Cohen also owns about 700 classic titles, most in perpetuity. The library’s spine is 21 Merchant Ivory films, the Rohauer Library of Buster Keaton movies, and nine documentaries. As each is restored, it will receive a rollout that includes some form of theatrical release; recent titles include Merchant Ivory’s “Howards End” and Julie Dash’s 1991 “Daughters of the Dust.” VOD only is not an option.
“We’ve probably restored over a third of those films already,” Cohen said. “And every film that we release has to have, religiously, a theatrical profile. We have to have a theatrical release, whether it’s a one-off show or it’s a regular run at the Film Forum.”[VOD] seems to not give the filmgoing experience its due and the respect it requires, and the appreciation for the hard work that the filmmaker wants to get from the theatrical experience. So, I am with the filmmaker.”
CMG lieutenants include former Unifrance USA executive director John Kochman, First Independent Pictures founder Gary Rubin, and veteran sales executive Bill Thompson, but Cohen takes a hands-on approach that yields some churn. CMG president Daniel Battsek left for Film4 a year ago; he was never replaced. “It’s Charles’ way or the highway,” said one distributor. “He’ll spend anything on a certain tile for the Quad lobby. But you got to take a cab.”

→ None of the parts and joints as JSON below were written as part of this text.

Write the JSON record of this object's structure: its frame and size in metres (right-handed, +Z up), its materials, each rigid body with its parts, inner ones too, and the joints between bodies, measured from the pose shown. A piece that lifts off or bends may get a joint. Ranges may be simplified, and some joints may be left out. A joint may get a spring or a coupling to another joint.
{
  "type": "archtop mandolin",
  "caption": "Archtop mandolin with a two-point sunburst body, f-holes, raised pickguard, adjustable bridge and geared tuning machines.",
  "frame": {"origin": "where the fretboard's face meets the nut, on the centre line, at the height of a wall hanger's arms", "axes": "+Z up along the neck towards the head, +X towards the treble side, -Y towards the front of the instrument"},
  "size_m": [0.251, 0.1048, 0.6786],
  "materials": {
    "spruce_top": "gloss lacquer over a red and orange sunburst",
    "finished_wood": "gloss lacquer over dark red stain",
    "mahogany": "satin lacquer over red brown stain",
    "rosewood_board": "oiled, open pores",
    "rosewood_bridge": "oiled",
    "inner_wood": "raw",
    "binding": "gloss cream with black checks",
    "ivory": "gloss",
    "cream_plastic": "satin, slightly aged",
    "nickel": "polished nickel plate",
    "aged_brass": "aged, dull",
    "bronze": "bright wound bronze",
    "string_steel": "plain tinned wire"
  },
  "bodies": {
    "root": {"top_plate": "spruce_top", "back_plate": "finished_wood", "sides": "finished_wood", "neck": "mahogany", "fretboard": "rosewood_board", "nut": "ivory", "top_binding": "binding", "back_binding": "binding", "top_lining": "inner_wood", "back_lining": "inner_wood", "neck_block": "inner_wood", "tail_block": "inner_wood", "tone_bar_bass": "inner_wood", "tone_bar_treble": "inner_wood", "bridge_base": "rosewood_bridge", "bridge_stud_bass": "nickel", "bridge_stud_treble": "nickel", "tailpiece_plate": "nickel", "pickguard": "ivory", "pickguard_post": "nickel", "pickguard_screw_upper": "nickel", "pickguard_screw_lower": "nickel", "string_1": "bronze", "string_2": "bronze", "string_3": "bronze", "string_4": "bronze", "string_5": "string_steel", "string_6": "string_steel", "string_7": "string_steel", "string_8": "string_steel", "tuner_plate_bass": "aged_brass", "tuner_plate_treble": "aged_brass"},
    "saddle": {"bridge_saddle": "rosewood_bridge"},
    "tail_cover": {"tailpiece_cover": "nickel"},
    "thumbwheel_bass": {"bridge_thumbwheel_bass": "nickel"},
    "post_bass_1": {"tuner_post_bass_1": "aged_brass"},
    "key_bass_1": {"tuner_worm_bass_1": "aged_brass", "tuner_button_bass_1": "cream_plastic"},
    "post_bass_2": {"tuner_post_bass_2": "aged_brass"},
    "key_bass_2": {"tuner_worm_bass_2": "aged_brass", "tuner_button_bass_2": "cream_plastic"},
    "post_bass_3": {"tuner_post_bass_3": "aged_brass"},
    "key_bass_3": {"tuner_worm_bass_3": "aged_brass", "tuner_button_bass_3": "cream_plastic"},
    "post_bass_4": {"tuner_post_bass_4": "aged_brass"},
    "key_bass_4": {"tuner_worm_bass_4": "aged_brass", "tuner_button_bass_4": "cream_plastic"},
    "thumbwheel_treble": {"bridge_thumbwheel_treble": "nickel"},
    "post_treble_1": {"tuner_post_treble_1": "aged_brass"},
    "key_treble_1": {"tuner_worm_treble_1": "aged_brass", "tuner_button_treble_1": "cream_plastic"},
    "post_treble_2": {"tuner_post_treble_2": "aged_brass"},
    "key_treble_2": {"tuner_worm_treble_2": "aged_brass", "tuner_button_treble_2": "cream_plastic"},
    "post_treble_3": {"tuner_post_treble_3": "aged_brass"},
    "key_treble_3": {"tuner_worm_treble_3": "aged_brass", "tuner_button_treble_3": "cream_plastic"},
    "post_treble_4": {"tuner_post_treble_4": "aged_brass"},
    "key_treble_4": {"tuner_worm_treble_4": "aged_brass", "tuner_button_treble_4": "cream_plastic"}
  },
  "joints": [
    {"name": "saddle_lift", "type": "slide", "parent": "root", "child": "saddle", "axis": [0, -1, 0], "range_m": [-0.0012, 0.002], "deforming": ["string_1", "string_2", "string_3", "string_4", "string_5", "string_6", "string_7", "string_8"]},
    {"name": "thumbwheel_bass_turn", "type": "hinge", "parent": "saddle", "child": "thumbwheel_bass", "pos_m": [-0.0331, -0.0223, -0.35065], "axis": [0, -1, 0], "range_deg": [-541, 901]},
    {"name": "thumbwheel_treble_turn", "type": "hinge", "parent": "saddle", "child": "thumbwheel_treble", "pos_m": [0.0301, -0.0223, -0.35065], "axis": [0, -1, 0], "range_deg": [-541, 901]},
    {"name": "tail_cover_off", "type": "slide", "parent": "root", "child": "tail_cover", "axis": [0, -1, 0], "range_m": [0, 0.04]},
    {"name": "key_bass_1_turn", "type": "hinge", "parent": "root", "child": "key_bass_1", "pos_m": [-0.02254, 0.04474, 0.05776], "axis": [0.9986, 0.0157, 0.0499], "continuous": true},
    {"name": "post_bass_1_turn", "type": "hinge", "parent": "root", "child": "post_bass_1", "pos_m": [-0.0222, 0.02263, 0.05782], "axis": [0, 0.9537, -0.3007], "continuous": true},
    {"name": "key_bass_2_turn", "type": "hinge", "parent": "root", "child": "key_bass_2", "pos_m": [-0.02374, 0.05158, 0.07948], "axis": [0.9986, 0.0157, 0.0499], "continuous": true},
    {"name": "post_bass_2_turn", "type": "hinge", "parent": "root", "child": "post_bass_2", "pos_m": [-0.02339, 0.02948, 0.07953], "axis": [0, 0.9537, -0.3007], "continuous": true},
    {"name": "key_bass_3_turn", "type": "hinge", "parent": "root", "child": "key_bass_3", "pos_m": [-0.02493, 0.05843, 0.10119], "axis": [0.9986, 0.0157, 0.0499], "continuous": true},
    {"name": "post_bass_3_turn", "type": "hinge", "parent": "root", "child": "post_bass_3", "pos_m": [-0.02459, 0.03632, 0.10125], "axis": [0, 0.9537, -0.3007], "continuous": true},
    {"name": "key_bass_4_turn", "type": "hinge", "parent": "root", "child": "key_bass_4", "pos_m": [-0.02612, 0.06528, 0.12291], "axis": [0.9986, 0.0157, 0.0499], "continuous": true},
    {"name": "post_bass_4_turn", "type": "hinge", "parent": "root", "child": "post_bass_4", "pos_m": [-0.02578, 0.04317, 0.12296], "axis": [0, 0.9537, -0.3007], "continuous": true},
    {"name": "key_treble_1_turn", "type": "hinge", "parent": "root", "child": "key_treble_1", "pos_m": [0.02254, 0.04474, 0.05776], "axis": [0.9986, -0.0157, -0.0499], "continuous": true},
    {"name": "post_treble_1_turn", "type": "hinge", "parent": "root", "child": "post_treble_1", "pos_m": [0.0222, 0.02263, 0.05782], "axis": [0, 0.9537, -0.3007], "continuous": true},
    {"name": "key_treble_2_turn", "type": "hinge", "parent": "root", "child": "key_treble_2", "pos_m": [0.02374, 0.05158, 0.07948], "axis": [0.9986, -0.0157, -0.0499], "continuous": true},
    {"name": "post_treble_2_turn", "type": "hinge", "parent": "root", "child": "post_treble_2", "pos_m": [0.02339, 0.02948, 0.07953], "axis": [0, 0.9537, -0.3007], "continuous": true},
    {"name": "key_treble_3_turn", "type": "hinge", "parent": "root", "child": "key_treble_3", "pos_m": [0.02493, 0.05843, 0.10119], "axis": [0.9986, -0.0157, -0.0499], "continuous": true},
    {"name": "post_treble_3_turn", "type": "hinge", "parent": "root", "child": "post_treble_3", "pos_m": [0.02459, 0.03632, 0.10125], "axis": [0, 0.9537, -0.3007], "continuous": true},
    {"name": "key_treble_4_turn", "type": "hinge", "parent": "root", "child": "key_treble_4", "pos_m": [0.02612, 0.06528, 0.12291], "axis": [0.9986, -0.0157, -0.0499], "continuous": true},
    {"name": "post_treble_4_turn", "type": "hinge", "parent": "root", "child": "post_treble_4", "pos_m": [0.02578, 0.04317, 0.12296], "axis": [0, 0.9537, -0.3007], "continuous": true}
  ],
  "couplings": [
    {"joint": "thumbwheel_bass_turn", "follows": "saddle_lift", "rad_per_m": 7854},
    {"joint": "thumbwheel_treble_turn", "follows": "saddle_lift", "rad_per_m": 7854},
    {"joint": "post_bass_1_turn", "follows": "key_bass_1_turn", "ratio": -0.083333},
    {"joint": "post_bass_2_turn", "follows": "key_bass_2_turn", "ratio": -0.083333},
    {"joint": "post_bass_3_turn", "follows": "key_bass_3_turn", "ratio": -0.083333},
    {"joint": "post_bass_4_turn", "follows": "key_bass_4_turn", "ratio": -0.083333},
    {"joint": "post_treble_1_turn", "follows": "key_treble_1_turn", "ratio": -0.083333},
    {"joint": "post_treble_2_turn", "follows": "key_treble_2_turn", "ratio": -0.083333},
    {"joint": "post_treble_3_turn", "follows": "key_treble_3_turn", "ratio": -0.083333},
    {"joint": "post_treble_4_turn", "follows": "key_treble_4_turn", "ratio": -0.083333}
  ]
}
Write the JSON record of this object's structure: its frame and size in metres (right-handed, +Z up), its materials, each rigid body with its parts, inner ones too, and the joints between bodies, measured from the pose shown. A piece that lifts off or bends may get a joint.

Companies that he might view as competitors don’t necessarily see him that way; many consider Cohen’s mission to be, in effect, philanthropic. “They seem to be driven mostly by film as an art form, and not by too much of a profit motive,” said one specialty distributor. “By being so stodgy with their foreign film choices, they miss a beat.”
Cohen would disagree. CMG makes money, he said: “We have income coming from all different sources. We’ve got theatrical income, physical income, streaming income, broadcast income, and we’ve got clip sales which have always been lucrative for us. Anyone who is a producer finds a product, develops it. So, we even go a step further. We don’t just license the underlying material, we develop it as well. The more control over the more elements, the more likelihood of financial viability and ultimate production.”
And the risk? “Risk doesn’t bother me,” he said. “My day job, in the real estate development business, is all about managing my own expectations. If I don’t believe in myself, then no one else will. So I have no problem putting my time, energy, and capital behind what I believe in and behind the people that I believe in.”
Eventually, Cohen wants to move away from partnerships into something like Filmstruck, the streaming vertical created by Criterion and Turner Classic Movies. “We are talking about it now,” he said. “We have some good relationships in the tech world. We’ve got the content and we want to find a platform to give us what we need in order to keep doing what we’re doing. I look at it as an asset-building business with intellectual properties that are a continuing source of income. There are ways to exploit them and reap more benefits over an extended period of time, to find ways to program them so that people can see them, appreciate them, and enjoy them.”
At the recent TCM Classic Film Festival, Cohen unveiled a restored 4K “King of Hearts.” He owns the beloved French heart-tugger for 30 years worldwide.